◆ **Collected material**:
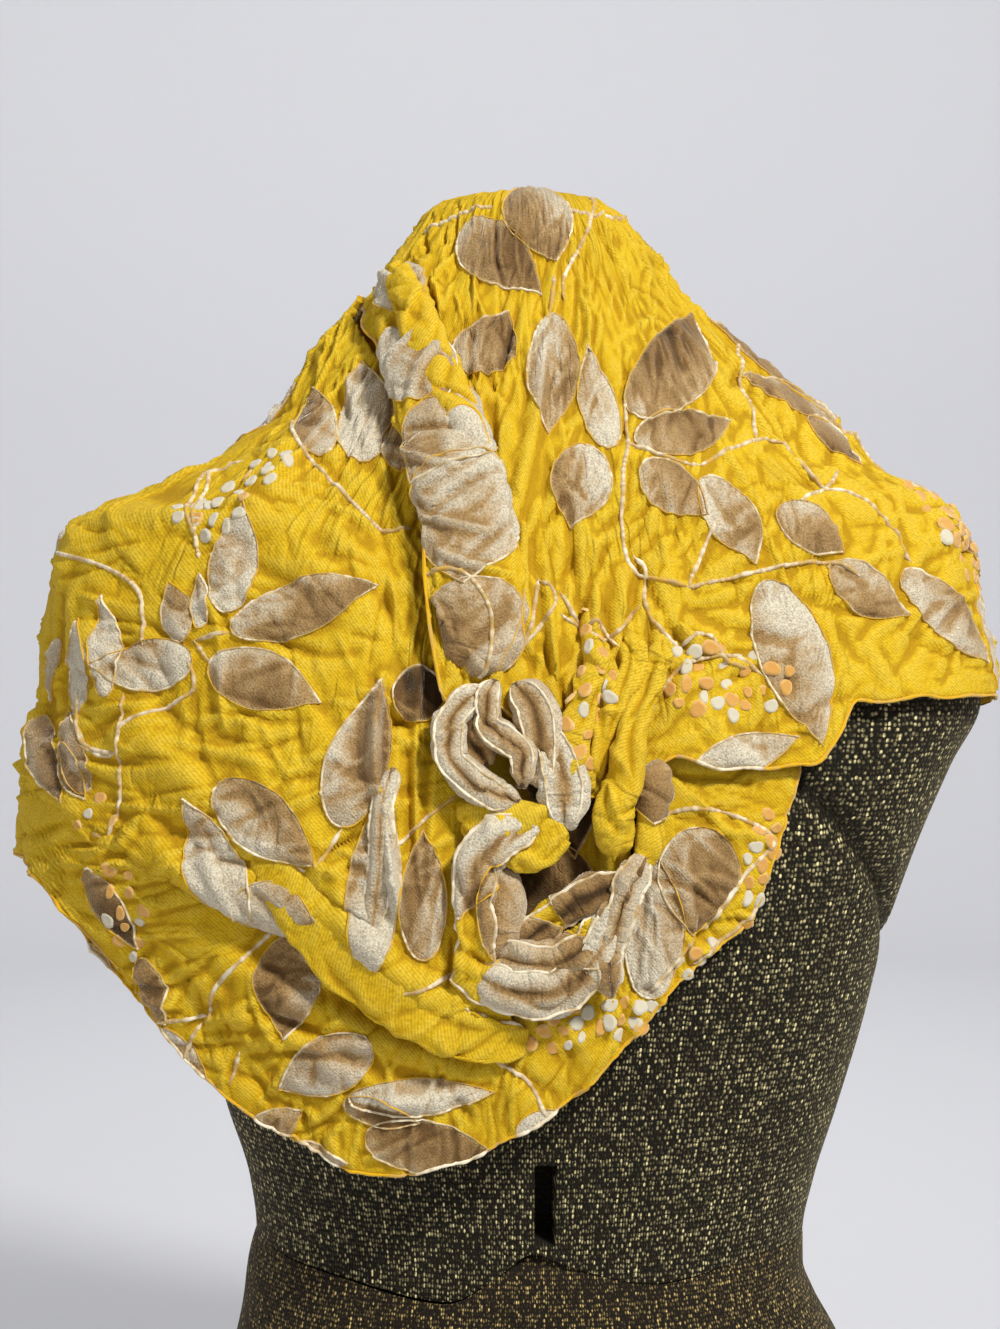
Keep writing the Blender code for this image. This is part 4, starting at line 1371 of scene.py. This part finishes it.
HEM_SWAG_FOLDS = (
    # from turn, height, to turn, height, sideways bow, half width, rise
    (140, 400, 100, 345, 6, 12, 4),
    (134, 370, 104, 328, 4, 10, 3),
    (150, 410, 128, 330, 5, 12, -3),
    (120, 395, 95, 362, 3, 9, -3),
    (210, 470, 208, 430, 2, 14, 3),
    (255, 470, 256, 430, 2, 16, 3),
    (135, 373, 125, 364, 1, 5, -2),
    (129, 361, 117, 359, 1, 6, 3),
    (122, 336, 97, 341, 2, 7, 2.5),
    (133, 392, 136, 349, 2, 7, 2),
    (123, 383, 109, 361, 2, 7, -3),
    (116, 352, 96, 340, 2, 6, -2),
    (139, 348, 125, 320, 2, 6, -2),
    (129, 333, 121, 306, 1, 6, 2),
    (108, 352, 100, 327, 1, 6, -2),
    (85, 357, 72, 378, 2, 6, 2),
    (72, 378, 60, 406, 2, 5, -2),
    (70, 449, 72, 394, 1, 5, -2.5),
    (65, 440, 63, 402, 1, 6, 2),
    (96, 353, 85, 336, 1, 6, -2),
)
HEM_SWAG_LEAVES = (
    # base turn, height, tip turn, height, width, brushing of the pile, painted as silver sheen (below 0, as
    # dark shade)
    (128, 402, 130, 360, 28, 0.05),
    (117, 359, 132, 338, 24, 0.55),
    (121, 336, 97, 339, 15, 0.95),
    (122, 334, 110, 327, 13, 0.1),
    (119, 320, 97, 312, 23, 0.05),
    (137, 307, 122, 309, 17, 0.6),
    (154, 428, 149, 394, 17, -0.3),
    (149, 390, 147, 362, 14, -0.1),
    (148, 360, 142, 334, 16, 0.3),
    (138, 314, 129, 329, 15, 0.15),
    (93, 321, 85, 331, 11, 0.8),
    (62, 449, 63, 402, 37, 0.1),
    (70, 377, 69, 437, 26, 0.7),
)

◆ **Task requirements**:
Write the material out again in its entirety, exactly as shown.

◆ **Response to the task**:
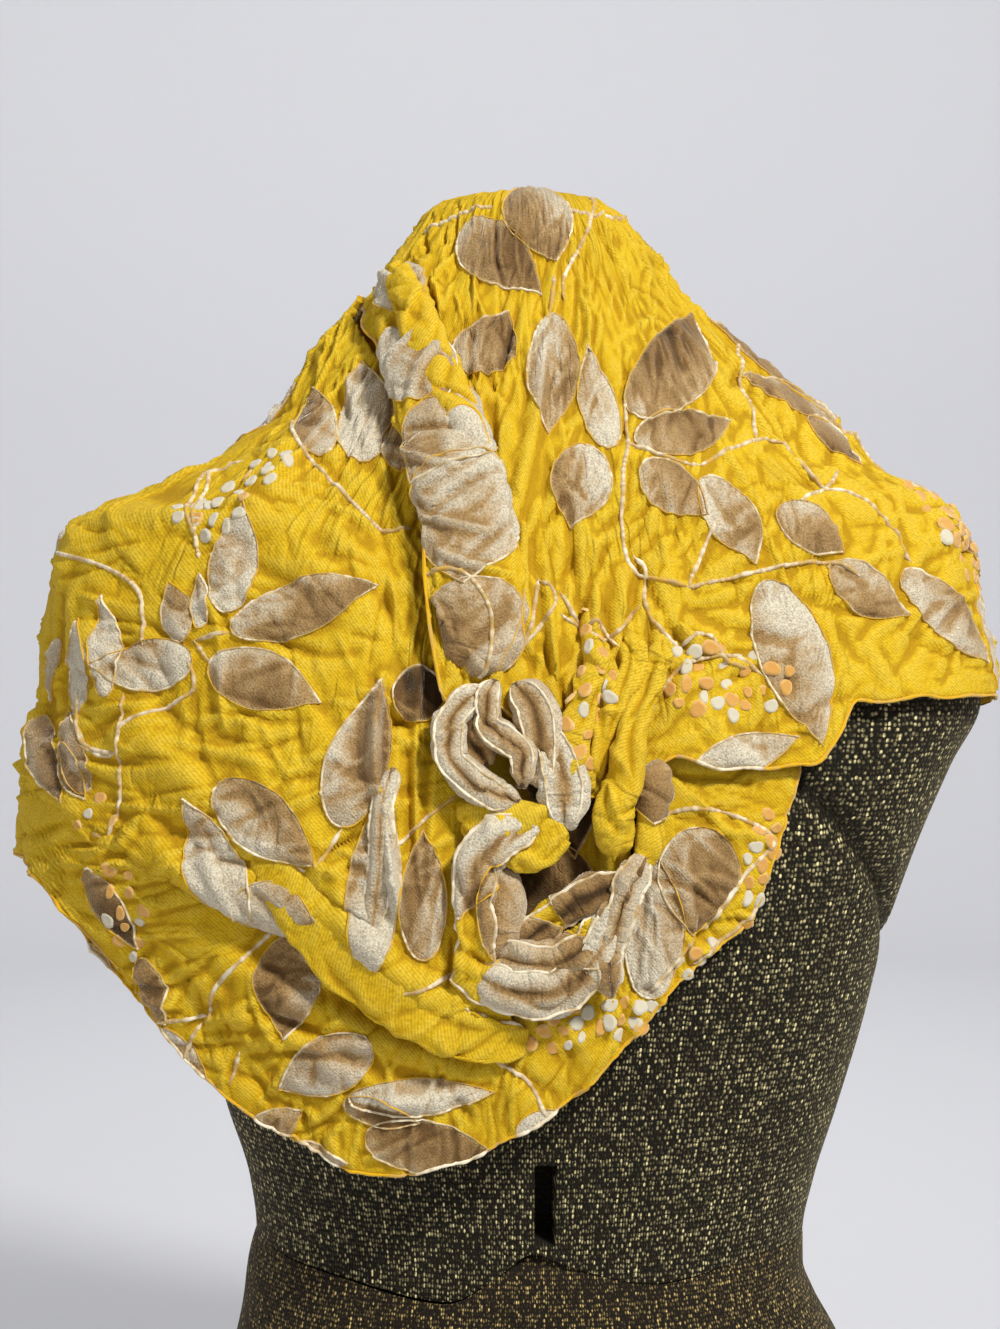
Keep writing the Blender code for this image. This is part 4, starting at line 1371 of scene.py. This part finishes it.
HEM_SWAG_FOLDS = (
    # from turn, height, to turn, height, sideways bow, half width, rise
    (140, 400, 100, 345, 6, 12, 4),
    (134, 370, 104, 328, 4, 10, 3),
    (150, 410, 128, 330, 5, 12, -3),
    (120, 395, 95, 362, 3, 9, -3),
    (210, 470, 208, 430, 2, 14, 3),
    (255, 470, 256, 430, 2, 16, 3),
    (135, 373, 125, 364, 1, 5, -2),
    (129, 361, 117, 359, 1, 6, 3),
    (122, 336, 97, 341, 2, 7, 2.5),
    (133, 392, 136, 349, 2, 7, 2),
    (123, 383, 109, 361, 2, 7, -3),
    (116, 352, 96, 340, 2, 6, -2),
    (139, 348, 125, 320, 2, 6, -2),
    (129, 333, 121, 306, 1, 6, 2),
    (108, 352, 100, 327, 1, 6, -2),
    (85, 357, 72, 378, 2, 6, 2),
    (72, 378, 60, 406, 2, 5, -2),
    (70, 449, 72, 394, 1, 5, -2.5),
    (65, 440, 63, 402, 1, 6, 2),
    (96, 353, 85, 336, 1, 6, -2),
)
HEM_SWAG_LEAVES = (
    # base turn, height, tip turn, height, width, brushing of the pile, painted as silver sheen (below 0, as
    # dark shade)
    (128, 402, 130, 360, 28, 0.05),
    (117, 359, 132, 338, 24, 0.55),
    (121, 336, 97, 339, 15, 0.95),
    (122, 334, 110, 327, 13, 0.1),
    (119, 320, 97, 312, 23, 0.05),
    (137, 307, 122, 309, 17, 0.6),
    (154, 428, 149, 394, 17, -0.3),
    (149, 390, 147, 362, 14, -0.1),
    (148, 360, 142, 334, 16, 0.3),
    (138, 314, 129, 329, 15, 0.15),
    (93, 321, 85, 331, 11, 0.8),
    (62, 449, 63, 402, 37, 0.1),
    (70, 377, 69, 437, 26, 0.7),
)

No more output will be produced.